Reproduce nothing but the closing run of lines: the line with "Model this object" and each line that follows it to the end of the data.

— start of Record excerpts —

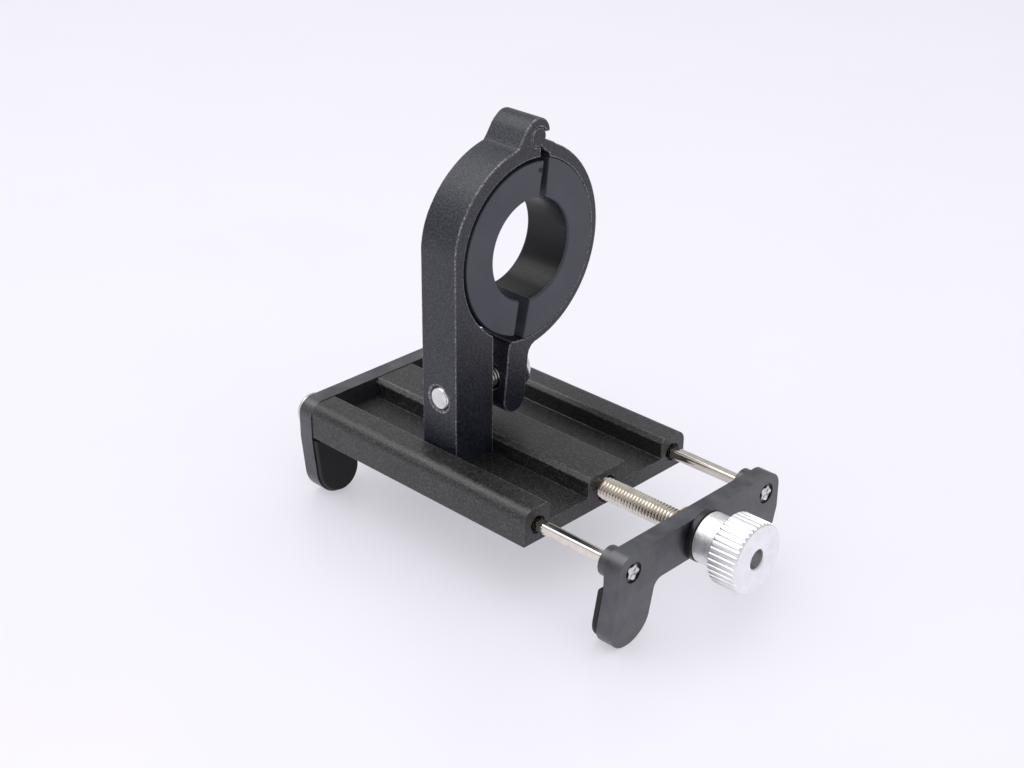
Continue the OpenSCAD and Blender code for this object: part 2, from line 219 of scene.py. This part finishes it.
def metal(name, dark, light, rough, line_mm=0.25, lines=0.12, pit=0.0, stretch=(1, 1, 1)):
    """Bare or plated metal. lines and pit are the depths' strengths; stretch draws the marks out."""
    mat, tree, shader = node_tree(name)
    marks = noise(tree, coords(tree, stretch), line_mm, 3.0, 0.65)
    cloud = noise(tree, coords(tree), 3.0, 3.0, 0.6)
    tinted(tree, shader, cloud, NOISE_SPAN, dark, light)
    roughened(tree, shader, marks, rough - 0.06, rough + 0.08)
    shader.inputs["Metallic"].default_value = 1.0
    layers = [(marks, lines, 0.02)]
    if pit:
        layers.append((noise(tree, coords(tree), 0.55, 2.0, 0.7), pit, 0.1))
    bumped(tree, shader, layers)
    return mat


def soft(name, dark, light, rough, cell_mm, depth):
    """Rubber or foam."""
    mat, tree, shader = node_tree(name)
    v = coords(tree)
    cells = noise(tree, v, cell_mm, 3.0, 0.65)
    cloud = noise(tree, v, 4.0, 3.0, 0.5)
    tinted(tree, shader, cloud, NOISE_SPAN, dark, light)
    roughened(tree, shader, cells, rough - 0.06, rough + 0.06)
    shader.inputs["Specular IOR Level"].default_value = 0.35
    bumped(tree, shader, [(cells, 0.4, depth)])
    return mat


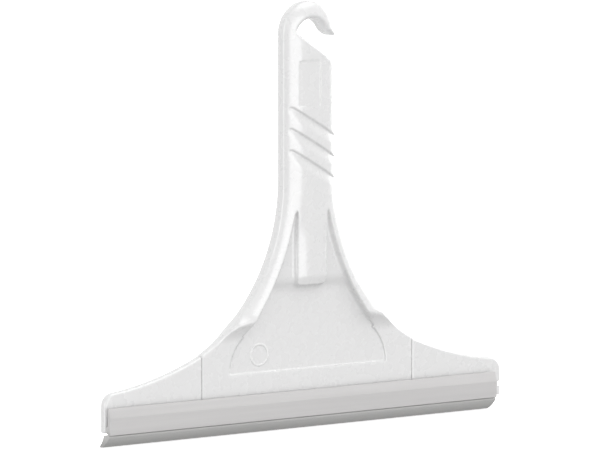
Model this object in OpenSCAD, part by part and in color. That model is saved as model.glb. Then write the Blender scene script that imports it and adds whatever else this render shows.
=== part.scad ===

— end of Record excerpts —

→ Task solution:
Model this object in OpenSCAD, part by part and in color. That model is saved as model.glb. Then write the Blender scene script that imports it and adds whatever else this render shows.
=== part.scad ===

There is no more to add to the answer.